Intentions, on the other hand, ask a single question: Does he intend to cross or not? If he intends to cross, I need to take the worst case of trajectories that he might do and be ready for it. If he's not going to cross, then fine, I can continue. So it's a much simpler requirement from the AI that needs to do the postulation or the prediction of what the intentions of the road user. And we use all the modern AI tools as well as model-based tools in order to construct these predictions. Okay, so just to sum up, the comparison of Mobileye's approach for driving policy to other approaches.

So in the columns, we, you see Mobileye approach, you see another popular approach, which is called Monte Carlo Tree Search, which, which, came to, great popularity in the works on, using AI for solving games like chess, like Go. There is a dynamic programming on Markov decision processes or linear quadratic regulator, and end-to-end learning that now also are very, very populated, just gives the AI beast all the information and let it rule out what to do. So when we are judging these methods, we need to look at several consideration. Transparency: Do we understand what the system is doing? Controllability: Can we change the behavior of the system? Which, of course, is very, very important for OEMs in order to own the product. Performance: Is it efficient approach, or does it require a massive amount of computation?

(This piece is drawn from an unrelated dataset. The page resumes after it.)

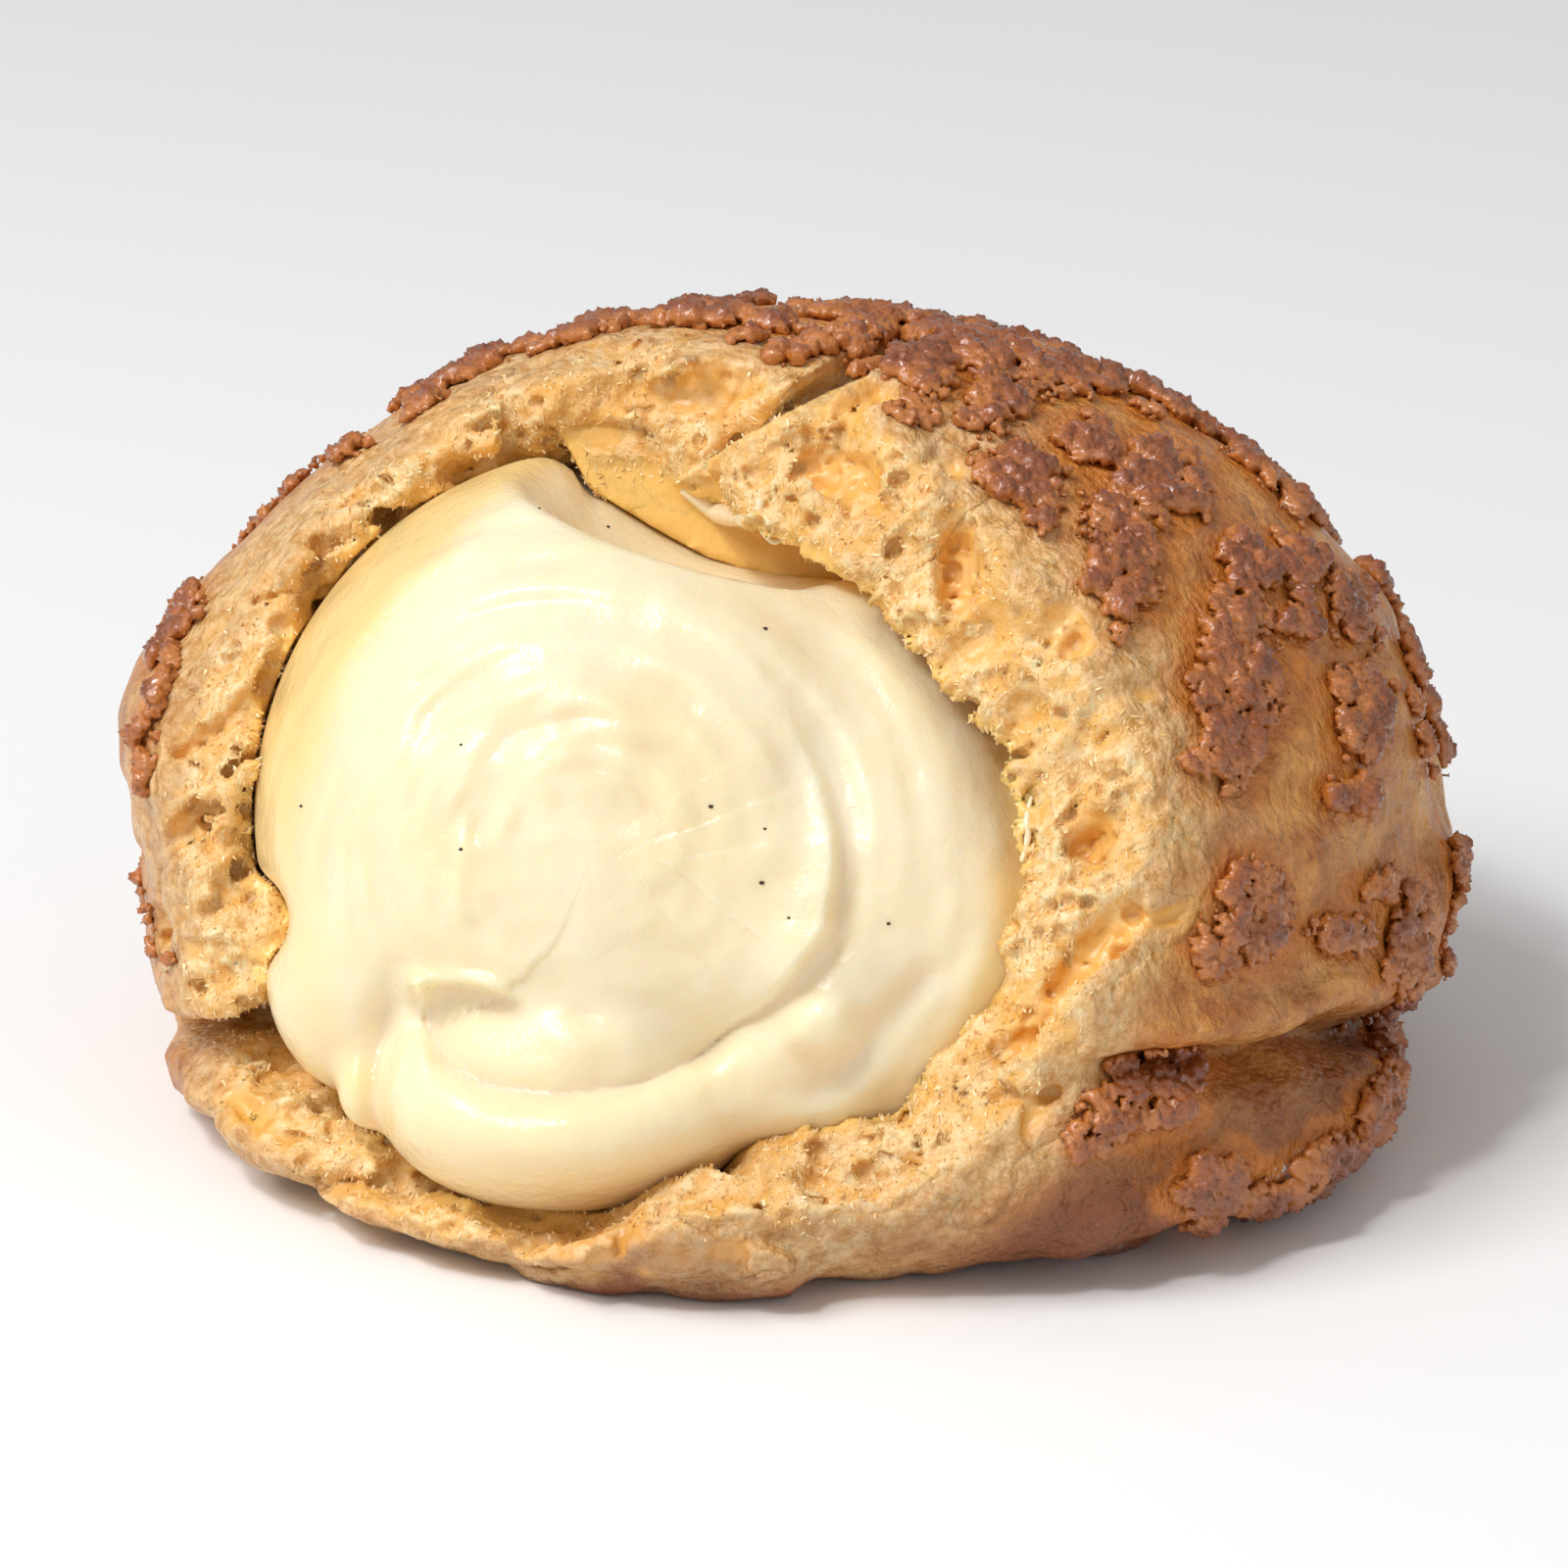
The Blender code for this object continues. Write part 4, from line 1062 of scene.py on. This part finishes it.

Sorry, this is efficiency. Performance is how good the system is working, and can we guarantee that it will, it always work. And the only approach that has a V in all of these is Mobileye's approach, and this is why we chose this approach. So to wrap up, Mobileye DXP, this platform makes a separation between universal content and unique content via the when, what, how abstraction. It solves the expressivity, scalability, risk trade-off. It enables both expressivity, enabling the OEMs to differentiate, enable Mobileye to scale up, and leads to a product that will work, to project that will succeed. The main ingredients of the platform's backbone are the redundancy as a key component for perception, and driving policy using RSS plus analytical calculation, plus intentions. Thank you very much.